Me? I feel that way all the time. It feels like everyday there is a new shooting, an abuse of power, or a terrorist attack. It would appear that the advice is no longer “Don’t talk to strangers,” but now is “Don’t engage a stranger. Don’t talk to them, don’t look at them, don’t even go near them. They’re dangerous.” The saddest part about this advice, is how easy it is to follow.

I fall into it myself. There are days that I don’t want to make eye-contact or smile, let alone talk to people. Ugh! Small talk is the bane of existence for an introvert such as myself. However, in a world devoid of accountability, where hurtful people are emboldened behind keyboards, and good people can be left unaware because they are too engrossed in their smart phones, how could we expect the world to look any different?

Mahatma Gandhi is quoted as saying, “Be the change you want to see in the world.” I agree. We can’t determine someone else’s actions for them. The only person whose actions we have control over, is ourselves. If you want to see some one be kind, encouraging, courteous, or brave. Be those things.

So this weekend, I interacted with a stranger.

Okay, backstory… Lately I have been taking small steps towards traveling solo, just little day adventures, but they have already exposed a good sized fear that I have. What if I get stuck or injured, and really need help? What if I am surrounded by strangers, when what I really need is a trustworthy and compassionate friend? I would hope to find someone willing to help that I could trust not to screw me over. As a result of that desire, I became that person for someone else on Sunday.

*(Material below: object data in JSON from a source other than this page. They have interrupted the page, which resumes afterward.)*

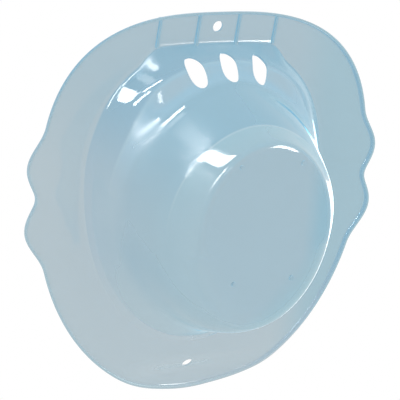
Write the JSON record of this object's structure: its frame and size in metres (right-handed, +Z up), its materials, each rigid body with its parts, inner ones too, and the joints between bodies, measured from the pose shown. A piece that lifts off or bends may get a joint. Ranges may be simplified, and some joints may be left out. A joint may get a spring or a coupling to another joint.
{
  "type": "sitz bath",
  "caption": "Translucent blue plastic sitz bath: a shallow stepped bowl with a broad gripped rim, vent slots in its back wall, ribs under the rim and small feet.",
  "frame": {"origin": "under the middle of the bath, level with the tips of its feet", "axes": "+Z up out of the bowl, +Y towards the back with the vent slots, +X across"},
  "size_m": [0.4051, 0.3942, 0.13],
  "materials": {
    "blue_plastic": "glossy see-through moulding"
  },
  "bodies": {
    "root": {"basin": "blue_plastic"}
  },
  "joints": []
}
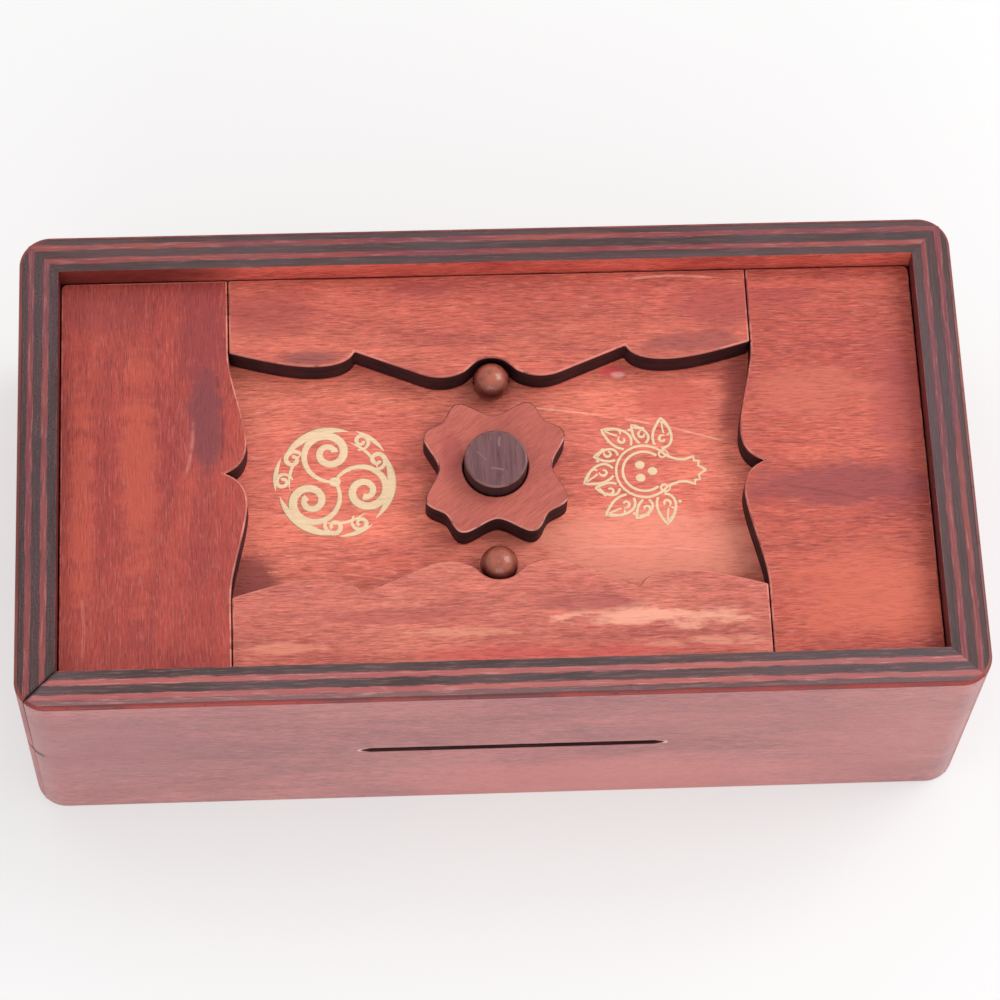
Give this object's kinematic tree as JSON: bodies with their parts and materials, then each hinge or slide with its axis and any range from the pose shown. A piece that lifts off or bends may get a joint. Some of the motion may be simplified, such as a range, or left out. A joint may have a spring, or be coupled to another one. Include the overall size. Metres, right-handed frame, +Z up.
{
  "type": "wooden puzzle box",
  "caption": "Mitred plywood puzzle box with a turning rosette lock, lift-out ball pegs, a note slot and a hidden drawer behind each end.",
  "frame": {"origin": "centre of the rectangular footprint, on the table under the case", "axes": "+X to the right along the length, +Y from the slotted front wall to the rear, +Z up"},
  "size_m": [0.24, 0.13, 0.07],
  "materials": {
    "wall_stain": "satin dark red stain on birch plywood, plies showing on the rim",
    "deck_stain": "thin orange-red stain, fine grain",
    "cream_paint": "thin matte cream paint on stained birch, the two roundels",
    "panel_stain": "orange-red to brick stain, satin",
    "rosette_stain": "matte red-brown, charred cut edge",
    "knob_stain": "matte dark purple-brown end grain",
    "ball_varnish": "glossy brown varnish",
    "bare_ply": "unfinished birch"
  },
  "bodies": {
    "root": {"front_wall": "wall_stain", "rear_wall": "wall_stain", "left_upper_wall": "wall_stain", "right_upper_wall": "wall_stain", "base_panel": "bare_ply", "drawer_partition": "bare_ply", "deck": "deck_stain", "left_panel": "panel_stain", "right_panel": "panel_stain", "rear_panel": "panel_stain", "front_panel": "panel_stain"},
    "rosette_lock": {"rosette": "rosette_stain", "knob_dowel": "knob_stain", "lock_cam": "bare_ply"},
    "rear_ball_peg": {"rear_ball": "ball_varnish", "rear_peg": "ball_varnish"},
    "front_ball_peg": {"front_ball": "ball_varnish", "front_peg": "ball_varnish"},
    "right_drawer": {"right_drawer_front": "wall_stain", "right_drawer_floor": "bare_ply", "right_drawer_front_side": "bare_ply", "right_drawer_rear_side": "bare_ply", "right_drawer_back": "bare_ply", "right_catch": "bare_ply"},
    "left_drawer": {"left_drawer_front": "wall_stain", "left_drawer_floor": "bare_ply", "left_drawer_front_side": "bare_ply", "left_drawer_rear_side": "bare_ply", "left_drawer_back": "bare_ply", "left_catch": "bare_ply"}
  },
  "joints": [
    {"name": "rosette_turn", "type": "hinge", "parent": "root", "child": "rosette_lock", "pos_m": [0, 0, 0.055], "axis": [0, 0, -1], "range_deg": [0, 90]},
    {"name": "rear_ball_lift", "type": "slide", "parent": "root", "child": "rear_ball_peg", "axis": [0, 0, 1], "range_m": [0, 0.012]},
    {"name": "front_ball_lift", "type": "slide", "parent": "root", "child": "front_ball_peg", "axis": [0, 0, 1], "range_m": [0, 0.012]},
    {"name": "right_drawer_slide", "type": "slide", "parent": "root", "child": "right_drawer", "axis": [1, 0, 0], "range_m": [0, 0.115]},
    {"name": "left_drawer_slide", "type": "slide", "parent": "root", "child": "left_drawer", "axis": [-1, 0, 0], "range_m": [0, 0.052]}
  ]
}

While I am waiting in line at “The Summit of Pike’s Peak” (and yes, I said that in an action/announcer esque voice while typing) for the shuttle back to my car, I overhear this guy talking about how he just hiked up the +14,000ft mountain and didn’t know how he was getting back down to his bike at the base. My heart went out to him, first because I have a good friend who… …It would not surprise me if he landed himself in the same situation. And second, because if I had just hiked 7 hours to get to the top (which realistically, I would never do), I would NEED a ride back down. So, I offered, and the really great part is… He was totally nice! I loved getting to drive down the mountain while talking with Matt from Tennessee, who has a Tom Selleck level mustache. Matt, who kept trying to call/text his Mom and take video on his GoPro for her, so she would know where he was. He was a complete sweetheart of person that I never would have met, had I allowed myself to be guided by a generalized fear.

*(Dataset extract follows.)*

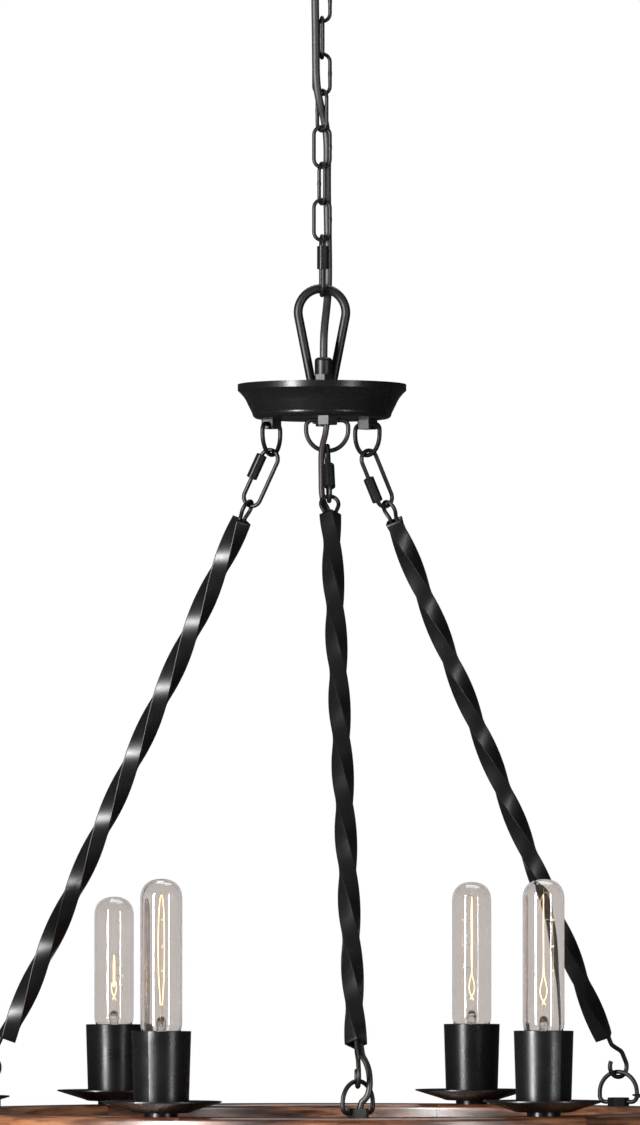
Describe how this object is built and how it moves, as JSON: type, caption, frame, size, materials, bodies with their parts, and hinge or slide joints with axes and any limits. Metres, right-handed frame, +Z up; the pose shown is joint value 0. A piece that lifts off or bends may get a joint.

Now, I am not saying to go pick up the next hitchhiker you see. What I am saying, is that it’s important for us to balance our own comfort and security, with actions that are based in compassion. Not everyone is out to hurt us. Sometimes, they are just like us, traveling solo and in need of a friend.

A dinner alone…

Tiny lanterns light the room like firelight while music and conversations give the room a warm and cozy atmosphere. Just outside there is a thin path that has been shoveled in the dusting of snow and in the distance people stroll by bundled in coats and scarves while their breath escapes in small misty puffs. Tonight, I am being brave. Usually on my weekend stays at a hotel I would hide away in the room, not speaking to a single soul except the concierge when I checked in. Instead, I am dining alone and writing. Now don’t misunderstand me, I do see the humor in the fact that I feel brave for sitting alone not talking to anyone… Albeit now in a room full of people. As if that is some drastic change from my usual. Nonetheless, it did require the effort of showering and putting on clothes so… There you go, brave.

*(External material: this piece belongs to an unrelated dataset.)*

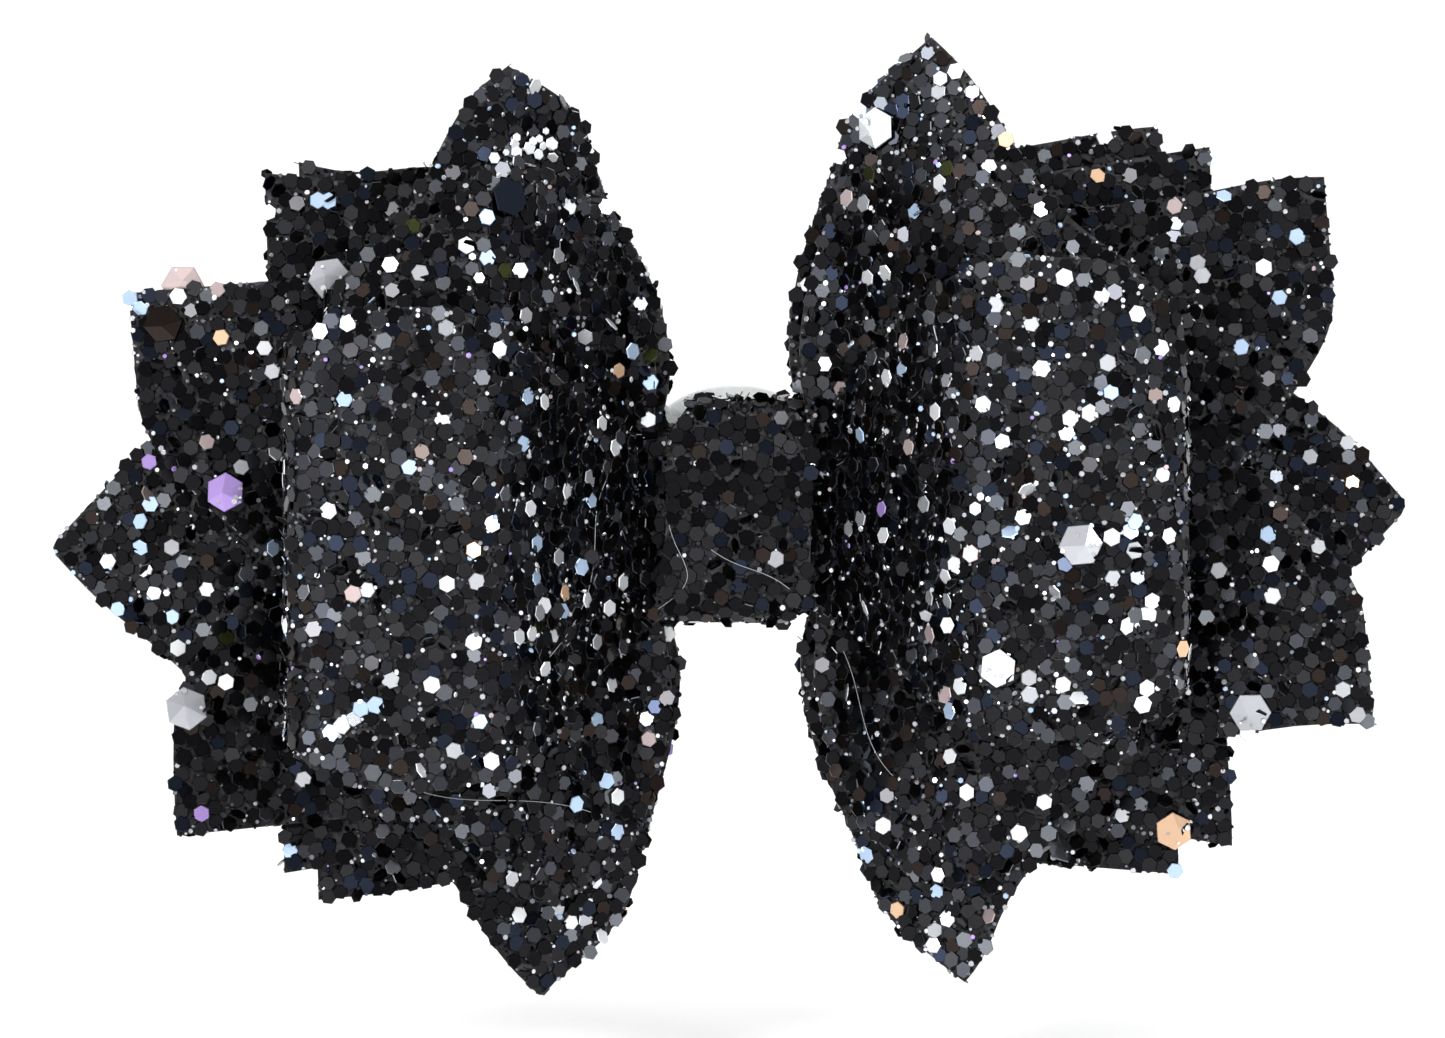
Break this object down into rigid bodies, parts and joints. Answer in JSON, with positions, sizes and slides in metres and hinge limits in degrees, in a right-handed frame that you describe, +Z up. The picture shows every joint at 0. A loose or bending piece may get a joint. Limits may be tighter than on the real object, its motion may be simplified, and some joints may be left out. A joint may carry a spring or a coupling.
{
  "type": "cheer hair bow",
  "caption": "Stacked hair bow of black chunky-glitter sheet: nested loops over square, notched and pointed tails, pinched by a centre wrap, on a sprung toothed clip.",
  "frame": {"origin": "in the closed mouth of the clip, between its lined arm and its jaw, straight behind the middle of the knot", "axes": "+X along the bow's width, to the right as seen from the front; +Y to the back, towards the wearer's head; +Z up"},
  "size_m": [0.1262, 0.0489, 0.087],
  "materials": {
    "glitter_sheet": "glossy hexagonal glitter on a woven backing",
    "hot_glue": "glossy, milky",
    "thread": "matte",
    "felt": "matte felt",
    "ribbon": "ribbed, dull",
    "clip_steel": "bright nickel plate",
    "pin_steel": "bright nickel plate",
    "spring_steel": "drawn wire"
  },
  "bodies": {
    "bow": {"pointed_tails": "glitter_sheet", "rear_square_tails": "glitter_sheet", "front_square_tails": "glitter_sheet", "notched_tails": "glitter_sheet", "petal_loops": "glitter_sheet", "arched_loops": "glitter_sheet", "front_loops": "glitter_sheet", "centre_wrap": "glitter_sheet", "layer_glue": "hot_glue", "wrap_glue": "hot_glue", "felt_glue": "hot_glue", "clip_glue": "hot_glue", "binding_thread": "thread", "felt_patch": "felt", "clip_ribbon": "ribbon", "clip_base": "clip_steel", "pivot_pin": "pin_steel", "clip_spring": "spring_steel"},
    "jaw": {"clip_jaw": "clip_steel"}
  },
  "joints": [
    {"name": "jaw_hinge", "type": "hinge", "parent": "bow", "child": "jaw", "pos_m": [0.012, 0.0026, 0], "axis": [0, 0, -1], "range_deg": [0, 40], "stiffness_Nm_per_rad": 0.05, "springref_deg": -91.67, "deforming": ["clip_spring"]}
  ]
}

Also, because I am determined to be open to social interaction tonight (once again, brave), I am not staring into my phone which screams “don’t talk to me.” Instead, I am writing in my journal and notes to friends. It has led to me being here a lot longer than I think the wait staff are accustomed, but I am perfectly happy to surpass expectations. 🤓 It does feel a little strange pouring my heart out onto paper while surrounded by strangers who are completely unaware of my inner thoughts.

2018… What a start?!

I recently had the honor of going to the Philippines. It was beautiful! Going with a group of young adults, all of us focused on serving others, made it easier for me to intentionally travel with the idea that this trip was in no way about me… And it felt great! Not to sound like a job interview coach, but challenges became opportunities (Side note: TSA is a lot more fun when you high-five as many people in line as will let you. 🤓) and all the inconveniences that would ruin my day here in the States (not enough water, no toilet paper, etc.) were normal and nothing to stress out about.

One part of the trip that opened my heart the most was the chance to spend three whole days helping at a youth camp. I fell in love with those kids! So many of them were just so happy and fun! They taught me Tagalog (very little) and hand clapping games, and I got to play, worship, study, and eat with a bunch of kids who always rose to the occasion. Getting to see the change in them, opening up to us as they realized that we really cared about them, was so encouraging. It makes me think about all the friends I have made in the last couple of years, how the ones I have gotten close to almost feel like they are two different people (don’t get offended if you are one of them, keep reading). It’s like the more time I spent with them, got to know them, the more complex, full, and intricate a knowledge I had about them, the more the face value first impression of them paled. They are so much more to me than the paper thin idea I had of them before getting to know them. I hope that is what happened at camp. That the more they got to know us, the fuller an image they got of our character, the less we looked like just pale, rich, fat Americans, and instead became genuine, honest, trustworthy people who care deeply.

Moab…

The pre-trip…

So, here I sit in a tire shop, the no fuss, nerdy lady tucked away in the corner typing into her phone. I have finally realized the undertaking I chose when I decided to write this blog. This is a lovely time that I usually would have filled with Netflix and fast food. Instead, I am being intentional with my time and writing (admittedly, there is still fast food in my bag, so no change there).

It feels exciting getting ready for little trips. Thinking through what clothes are clean, what I have already worn since laundry day, I’m mentally packing my bag. In order to know what to pack, I’m visualizing all the activities I want to do. I have been to Moab before but only as a short stop on a longer trip, so there is a lot excitement about it being the destination. And by golly I want to walk under that darn Fragile Arch that has been so elusive as of yet!

On the trails…

I love the variety of people you can meet when you take the time to make eye contact. Getting to chat with Sue as we walked to the breakfast room of the hotel (She thought her daughter should go to Moab because she loves Jeeps and there are so many in Moab), to being encouraged for the hike by Daniel (He lost over 100 pounds hiking to Delicate Arch every two weeks for the past year), or just taking a break with Nancy (who was waiting for her husband and happens to have a daughter that shares my name), each interaction was different and yet beautiful. I feel that too often we keep our heads down, dig into routines, and use cell phones as eye shields so we don’t have to look around and realize that there are over 7 billion other people in this world. When was the last time you introduced yourself to a stranger? It’s something to think about.